> **Problem to solve**:
Identify each line holding the string "with" and copy it.

[Parts and joints as JSON]
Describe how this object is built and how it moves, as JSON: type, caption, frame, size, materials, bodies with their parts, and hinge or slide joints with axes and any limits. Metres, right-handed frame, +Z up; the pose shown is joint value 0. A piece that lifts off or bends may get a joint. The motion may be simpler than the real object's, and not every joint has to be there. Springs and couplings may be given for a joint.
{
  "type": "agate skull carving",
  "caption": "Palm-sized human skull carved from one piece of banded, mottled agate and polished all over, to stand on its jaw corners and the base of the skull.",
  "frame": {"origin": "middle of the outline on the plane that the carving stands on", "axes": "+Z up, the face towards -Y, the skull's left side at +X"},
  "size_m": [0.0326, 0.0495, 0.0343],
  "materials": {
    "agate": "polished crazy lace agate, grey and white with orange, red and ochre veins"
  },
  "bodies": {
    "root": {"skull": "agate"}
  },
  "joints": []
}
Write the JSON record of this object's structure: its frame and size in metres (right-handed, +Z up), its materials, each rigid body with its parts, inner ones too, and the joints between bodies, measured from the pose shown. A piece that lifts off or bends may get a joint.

> **Response**:
Describe how this object is built and how it moves, as JSON: type, caption, frame, size, materials, bodies with their parts, and hinge or slide joints with axes and any limits. Metres, right-handed frame, +Z up; the pose shown is joint value 0. A piece that lifts off or bends may get a joint. The motion may be simpler than the real object's, and not every joint has to be there. Springs and couplings may be given for a joint.
    "agate": "polished crazy lace agate, grey and white with orange, red and ochre veins"
Write the JSON record of this object's structure: its frame and size in metres (right-handed, +Z up), its materials, each rigid body with its parts, inner ones too, and the joints between bodies, measured from the pose shown. A piece that lifts off or bends may get a joint.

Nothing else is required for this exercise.